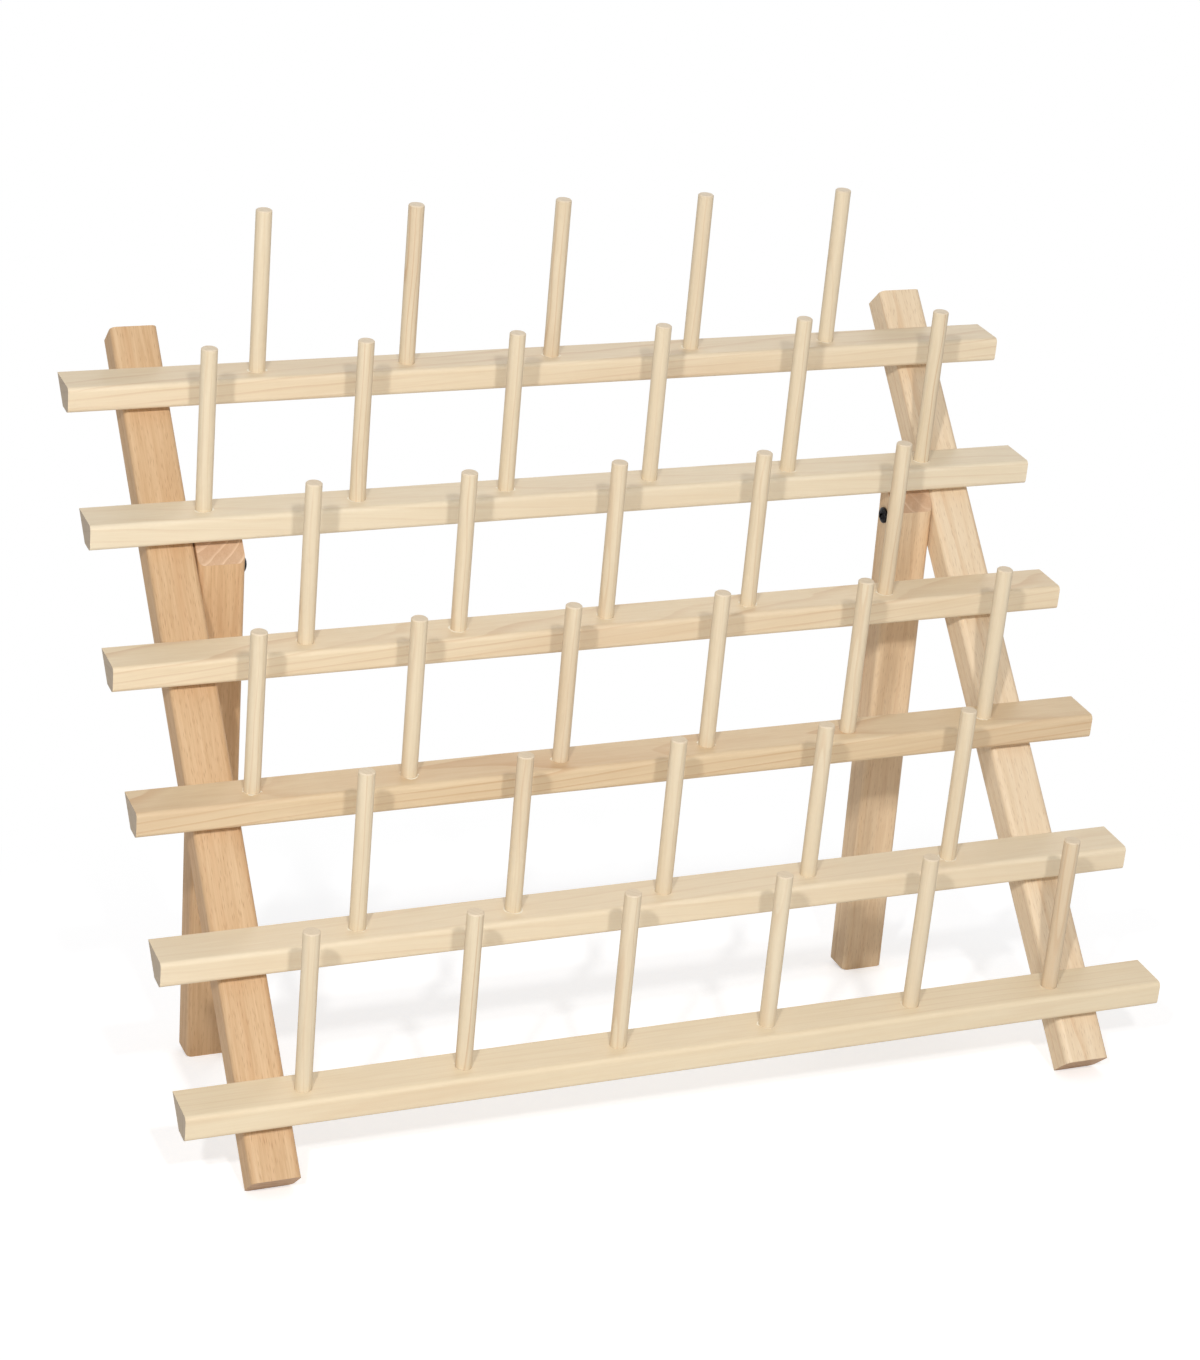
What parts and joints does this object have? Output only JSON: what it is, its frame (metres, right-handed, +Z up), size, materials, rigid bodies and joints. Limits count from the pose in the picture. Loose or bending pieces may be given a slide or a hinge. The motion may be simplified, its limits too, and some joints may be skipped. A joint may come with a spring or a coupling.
{
  "type": "cone thread rack",
  "caption": "Leaning wooden rack of bevel-backed rails with rows of upright pegs for thread cones, propped by a pair of folding rear legs.",
  "frame": {"origin": "on the floor, under the middle of the rack's box", "axes": "+X along the rails to the right seen from the front, +Y to the back, +Z up; the pegs' side faces -Y"},
  "size_m": [0.495, 0.2394, 0.4262],
  "materials": {
    "rail_wood": "sanded, thin clear finish",
    "peg_wood": "bare birch dowel",
    "frame_wood": "sanded beech, thin clear finish",
    "screw_black": "black, satin"
  },
  "bodies": {
    "rack": {"left_upright": "frame_wood", "right_upright": "frame_wood", "left_pivot_screw": "screw_black", "right_pivot_screw": "screw_black", "rail_screws": "screw_black", "rail_1": "rail_wood", "rail_2": "rail_wood", "rail_3": "rail_wood", "rail_4": "rail_wood", "rail_5": "rail_wood", "rail_6": "rail_wood", "peg_1_1": "peg_wood", "peg_1_2": "peg_wood", "peg_1_3": "peg_wood", "peg_1_4": "peg_wood", "peg_1_5": "peg_wood", "peg_2_1": "peg_wood", "peg_2_2": "peg_wood", "peg_2_3": "peg_wood", "peg_2_4": "peg_wood", "peg_2_5": "peg_wood", "peg_2_6": "peg_wood", "peg_3_1": "peg_wood", "peg_3_2": "peg_wood", "peg_3_3": "peg_wood", "peg_3_4": "peg_wood", "peg_3_5": "peg_wood", "peg_4_1": "peg_wood", "peg_4_2": "peg_wood", "peg_4_3": "peg_wood", "peg_4_4": "peg_wood", "peg_4_5": "peg_wood", "peg_4_6": "peg_wood", "peg_5_1": "peg_wood", "peg_5_2": "peg_wood", "peg_5_3": "peg_wood", "peg_5_4": "peg_wood", "peg_5_5": "peg_wood", "peg_6_1": "peg_wood", "peg_6_2": "peg_wood", "peg_6_3": "peg_wood", "peg_6_4": "peg_wood", "peg_6_5": "peg_wood", "peg_6_6": "peg_wood"},
    "left_leg": {"left_leg": "frame_wood"},
    "right_leg": {"right_leg": "frame_wood"}
  },
  "joints": [
    {"name": "left_leg_fold", "type": "hinge", "parent": "rack", "child": "left_leg", "pos_m": [-0.1835, 0.04998, 0.25841], "axis": [-1, 0, 0], "range_deg": [0, 42]},
    {"name": "right_leg_fold", "type": "hinge", "parent": "rack", "child": "right_leg", "pos_m": [0.1835, 0.04998, 0.25841], "axis": [-1, 0, 0], "range_deg": [0, 42]}
  ]
}
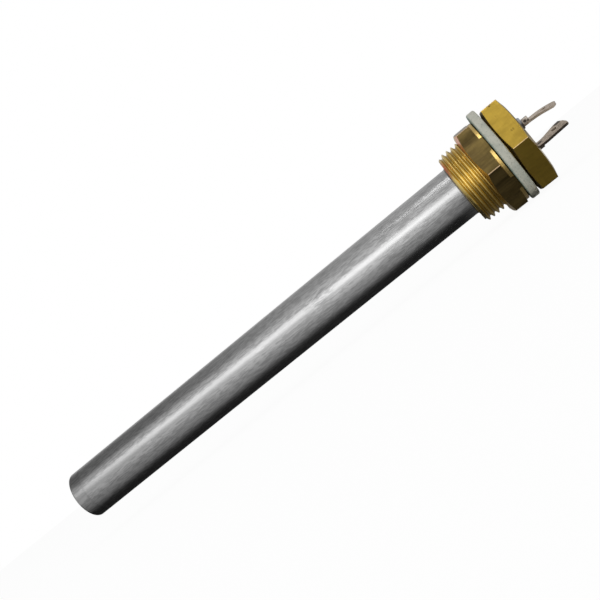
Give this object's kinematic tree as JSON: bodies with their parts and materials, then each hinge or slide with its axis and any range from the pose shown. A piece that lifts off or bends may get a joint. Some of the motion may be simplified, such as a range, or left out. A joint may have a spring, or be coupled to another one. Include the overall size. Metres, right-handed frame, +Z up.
{
  "type": "tank heating element",
  "caption": "Single-tube screw-in electric heating element: closed steel sheath, brass screw plug with hexagon head, lock nut, sealing ring and flat tab terminals.",
  "frame": {"origin": "on the tube's axis, in the plane where the hexagon head meets the sealing ring", "axes": "+X along the tube's axis towards the tab terminals, +Z up through a flat of the hexagon head, as it lies"},
  "size_m": [0.2122, 0.036, 0.0343],
  "materials": {
    "sheath_steel": "brushed along its length, with fine scratches",
    "solder": "dull",
    "plug_brass": "machined, slightly tarnished",
    "nut_brass": "machined, browner than the plug",
    "ring_rubber": "matt, speckled grey-green",
    "ceramic": "unglazed ceramic",
    "glazed_ceramic": "glazed ceramic",
    "magnesia": "compacted magnesium oxide",
    "resistance_alloy": "drawn nickel-chromium tape",
    "seal_compound": "poured compound, matt",
    "pin_steel": "nickel-plated",
    "tab_metal": "tinned, dulled pinkish grey"
  },
  "bodies": {
    "element": {"sheath_tube": "sheath_steel", "end_disc": "sheath_steel", "solder_fillet": "solder", "screw_plug": "plug_brass", "end_insulator": "ceramic", "core_1": "magnesia", "core_2": "magnesia", "core_3": "magnesia", "core_4": "magnesia", "core_5": "magnesia", "winding": "resistance_alloy", "lead_back": "resistance_alloy", "lead_out": "resistance_alloy", "magnesia_fill": "magnesia", "head_insulator": "ceramic", "head_seal": "seal_compound", "insulator_bush_upper": "glazed_ceramic", "insulator_bush_lower": "glazed_ceramic", "pin_upper": "pin_steel", "pin_lower": "pin_steel", "tab_upper": "tab_metal", "tab_lower": "tab_metal"},
    "ring": {"sealing_ring": "ring_rubber"},
    "nut": {"lock_nut": "nut_brass"}
  },
  "joints": [
    {"name": "ring_slide", "type": "slide", "parent": "element", "child": "ring", "axis": [-1, 0, 0], "range_m": [0, 0.01512]},
    {"name": "nut_turn", "type": "hinge", "parent": "ring", "child": "nut", "pos_m": [0, 0, 0], "axis": [-1, 0, 0], "range_deg": [0, 3000]}
  ],
  "couplings": [
    {"joint": "nut_turn", "follows": "ring_slide", "rad_per_m": 3463.2}
  ]
}
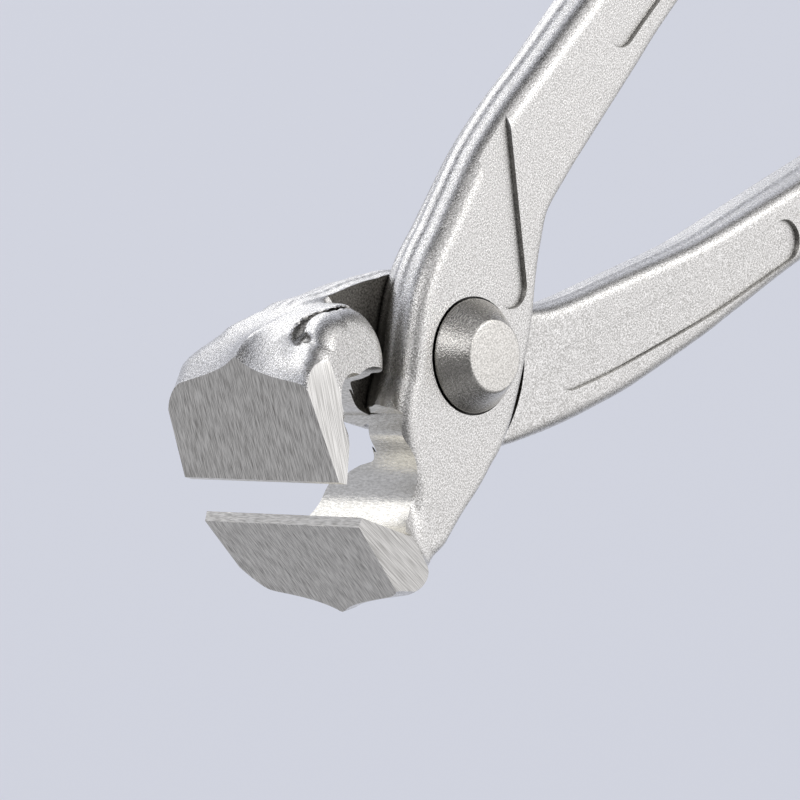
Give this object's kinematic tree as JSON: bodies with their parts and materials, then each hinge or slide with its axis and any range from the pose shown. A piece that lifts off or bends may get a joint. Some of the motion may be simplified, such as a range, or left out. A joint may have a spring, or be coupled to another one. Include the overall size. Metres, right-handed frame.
{
  "type": "concreters nippers",
  "caption": "End-cutting nippers for tying and cutting binding wire: two crossed forged halves that turn on one rivet, with long plain levers.",
  "frame": {"origin": "on the rivet's axis, halfway between the front and rear plates", "axes": "+Z along the rivet, out of the front plate; +X along the tool towards the lever ends; the cutting edges are at -X"},
  "size_m": [0.2182, 0.0684, 0.022],
  "materials": {
    "zinc_plated_steel": "bright zinc plate on forged tool steel, ground faces bare",
    "rivet_steel": "satin steel"
  },
  "bodies": {
    "rear": {"rear_half": "zinc_plated_steel", "rivet": "rivet_steel"},
    "front": {"front_half": "zinc_plated_steel"}
  },
  "joints": [
    {"name": "rivet_hinge", "type": "hinge", "parent": "rear", "child": "front", "pos_m": [0, 0, 0], "axis": [0, 0, 1], "range_deg": [-8.1, 32]}
  ]
}
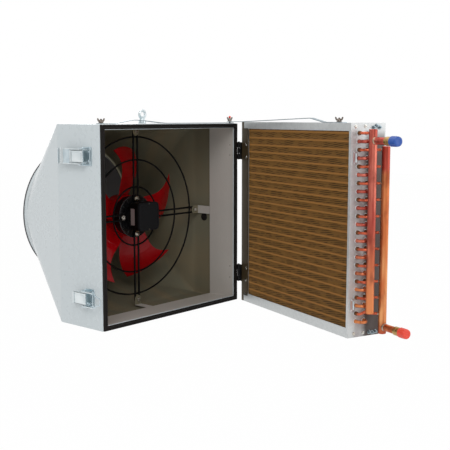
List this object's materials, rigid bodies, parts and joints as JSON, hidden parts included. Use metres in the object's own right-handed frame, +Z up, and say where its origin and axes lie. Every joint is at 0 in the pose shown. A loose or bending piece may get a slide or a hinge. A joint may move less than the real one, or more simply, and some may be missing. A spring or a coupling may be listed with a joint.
{
  "type": "ceiling mounted fan heater",
  "caption": "Square sheet-metal hot-water heater hung from an eye, with a fan on a wire guard, a round outlet with damper flaps and a finned coil hinged on as the front door.",
  "frame": {"origin": "centre of the ring of the hanging eye on top of the casing", "axes": "+Z up, +Y along the fan axis the way the air leaves, +X to the right seen from the coil side, towards the door hinges"},
  "size_m": [0.8184, 1.3254, 0.7015],
  "materials": {
    "casing_paint": "gloss",
    "liner_sheet": "satin",
    "black_rubber": "matte",
    "black_paint": "satin",
    "black_plastic": "satin",
    "red_plastic": "satin",
    "zinc_plate": "satin",
    "plated_steel": "satin",
    "galvanised_sheet": "satin",
    "coil_fins": "satin",
    "copper_tube": "satin",
    "brass_fitting": "satin",
    "damper_grey": "matte",
    "blue_cap_plastic": "satin",
    "red_cap_plastic": "satin"
  },
  "bodies": {
    "casing": {"box_shell": "casing_paint", "transition_shell": "casing_paint", "outlet_trim": "black_rubber", "inner_liner": "liner_sheet", "door_gasket": "black_rubber", "fan_guard": "black_paint", "guard_bolt_right": "plated_steel", "guard_bolt_bottom": "plated_steel", "guard_bolt_left": "plated_steel", "guard_bolt_top": "plated_steel", "motor_stator": "black_paint", "terminal_box": "black_plastic", "terminal_box_cover": "black_plastic", "front_bearing": "plated_steel", "rear_bearing": "plated_steel", "damper_rod": "plated_steel", "cable_grommet": "black_rubber", "hanging_eye": "zinc_plate", "top_strap": "zinc_plate", "left_stud": "plated_steel", "right_stud": "plated_steel", "upper_latch_base": "zinc_plate", "lower_latch_base": "zinc_plate", "upper_casing_hinge_leaf": "black_paint", "upper_hinge_pin": "black_paint", "lower_casing_hinge_leaf": "black_paint", "lower_hinge_pin": "black_paint"},
    "coil_door": {"upper_coil_hinge_leaf": "black_paint", "lower_coil_hinge_leaf": "black_paint", "hinge_side_plate": "galvanised_sheet", "connection_plate": "galvanised_sheet", "top_channel": "galvanised_sheet", "bottom_channel": "galvanised_sheet", "fin_coil": "coil_fins", "supply_header": "copper_tube", "return_header": "copper_tube", "supply_nipple": "brass_fitting", "return_nipple": "brass_fitting", "blue_cap": "blue_cap_plastic", "red_cap": "red_cap_plastic", "upper_keeper": "zinc_plate", "lower_keeper": "zinc_plate", "coil_stud": "plated_steel", "door_stay": "zinc_plate"},
    "fan_rotor": {"fan_wheel": "red_plastic", "rotor_cup": "black_paint", "rotor_shaft": "plated_steel"},
    "right_damper": {"right_flap": "damper_grey"},
    "left_damper": {"left_flap": "damper_grey"},
    "upper_lever": {"upper_latch_lever": "zinc_plate"},
    "upper_bail": {"upper_latch_bail": "zinc_plate"},
    "lower_lever": {"lower_latch_lever": "zinc_plate"},
    "lower_bail": {"lower_latch_bail": "zinc_plate"},
    "left_nut": {"left_wing_nut": "plated_steel"},
    "right_nut": {"right_wing_nut": "plated_steel"},
    "coil_nut": {"coil_wing_nut": "plated_steel"}
  },
  "joints": [
    {"name": "coil_hinge", "type": "hinge", "parent": "casing", "child": "coil_door", "pos_m": [0.336, -0.153, -0.3565], "axis": [0, 0, 1], "range_deg": [-70, 20]},
    {"name": "fan_spin", "type": "hinge", "parent": "casing", "child": "fan_rotor", "pos_m": [0, 0.107, -0.3565], "axis": [0, 1, 0], "continuous": true},
    {"name": "right_flap_swing", "type": "hinge", "parent": "casing", "child": "right_damper", "pos_m": [0, 0.345, -0.3565], "axis": [0, 0, 1], "range_deg": [0, 75], "stiffness_Nm_per_rad": 0.05},
    {"name": "left_flap_swing", "type": "hinge", "parent": "casing", "child": "left_damper", "pos_m": [0, 0.345, -0.3565], "axis": [0, 0, -1], "range_deg": [0, 75], "stiffness_Nm_per_rad": 0.05},
    {"name": "upper_lever_lift", "type": "hinge", "parent": "casing", "child": "upper_lever", "pos_m": [-0.338, -0.087, -0.1315], "axis": [0, 0, 1], "range_deg": [0, 110]},
    {"name": "upper_bail_swing", "type": "hinge", "parent": "casing", "child": "upper_bail", "pos_m": [-0.345, -0.081, -0.1315], "axis": [0, 0, 1], "range_deg": [0, 175]},
    {"name": "lower_lever_lift", "type": "hinge", "parent": "casing", "child": "lower_lever", "pos_m": [-0.338, -0.087, -0.5815], "axis": [0, 0, 1], "range_deg": [0, 110]},
    {"name": "lower_bail_swing", "type": "hinge", "parent": "casing", "child": "lower_bail", "pos_m": [-0.345, -0.081, -0.5815], "axis": [0, 0, -1], "range_deg": [0, 175]},
    {"name": "left_nut_turn", "type": "hinge", "parent": "casing", "child": "left_nut", "pos_m": [-0.305, -0.136, -0.02], "axis": [0, 0, 1], "continuous": true},
    {"name": "right_nut_turn", "type": "hinge", "parent": "casing", "child": "right_nut", "pos_m": [0.305, -0.136, -0.016], "axis": [0, 0, 1], "continuous": true},
    {"name": "coil_nut_turn", "type": "hinge", "parent": "coil_door", "child": "coil_nut", "pos_m": [0.1691, -0.69458, -0.016], "axis": [0, 0, 1], "continuous": true}
  ],
  "couplings": [
    {"joint": "left_flap_swing", "follows": "right_flap_swing", "ratio": 1}
  ]
}
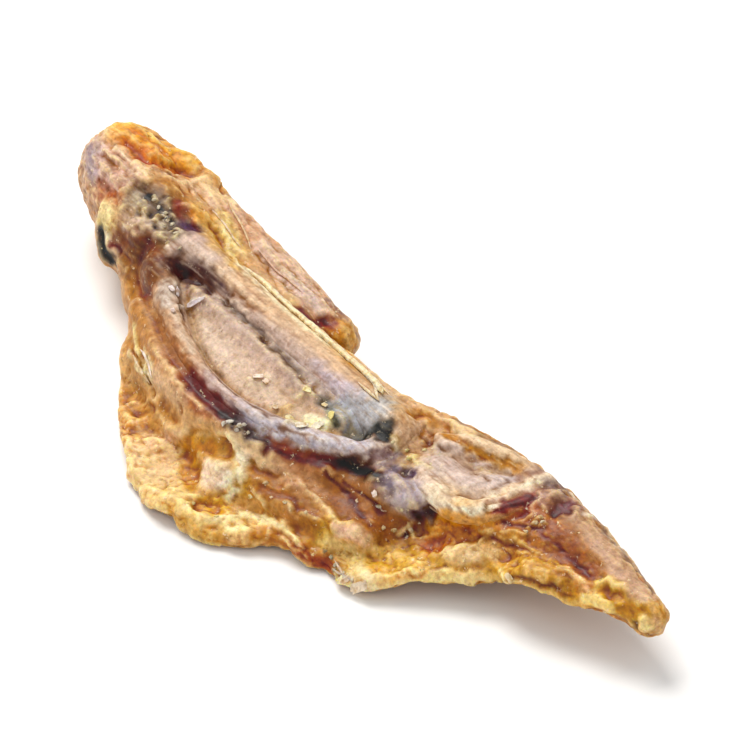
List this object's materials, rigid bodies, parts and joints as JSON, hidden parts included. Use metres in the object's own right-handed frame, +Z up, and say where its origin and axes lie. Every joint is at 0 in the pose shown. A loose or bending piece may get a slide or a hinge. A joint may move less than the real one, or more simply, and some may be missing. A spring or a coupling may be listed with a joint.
{
  "type": "dried chicken wing tip",
  "caption": "Dried wing tip with its skin: cut wrist, thumb, hand bones round an oval window, finger bone, pointed tip and a shrivelled flap of skin. Lies flat.",
  "frame": {"origin": "middle of the footprint box, on the surface that the wing tip rests on", "axes": "+X from the cut wrist to the fingertip, +Y to the leading edge, where the thumb lies, +Z up"},
  "size_m": [0.079, 0.0268, 0.011],
  "materials": {
    "dried_skin": "dry golden brown skin with an uneven satin to glossy film",
    "dried_bone": "pinkish beige dried bone under a thin brown film, satin"
  },
  "bodies": {
    "root": {"skin_and_flesh": "dried_skin", "carpometacarpus": "dried_bone", "proximal_phalanx": "dried_bone"}
  },
  "joints": []
}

▬▬▬▬▬▬

Set problem: For each line in the data above that contains the string "kinematic", extract the line.

Correct result:
Give this object's kinematic tree as JSON: bodies with their parts and materials, then each hinge or slide with its axis and any range from the pose shown. A piece that lifts off or bends may get a joint. Some of the motion may be simplified, such as a range, or left out. A joint may have a spring, or be coupled to another one. Include the overall size. Metres, right-handed frame, +Z up.
Give this object's kinematic tree as JSON: bodies with their parts and materials, then each hinge or slide with its axis and any range from the pose shown. A piece that lifts off or bends may get a joint. Some of the motion may be simplified, such as a range, or left out. A joint may have a spring, or be coupled to another one. Include the overall size. Metres, right-handed frame.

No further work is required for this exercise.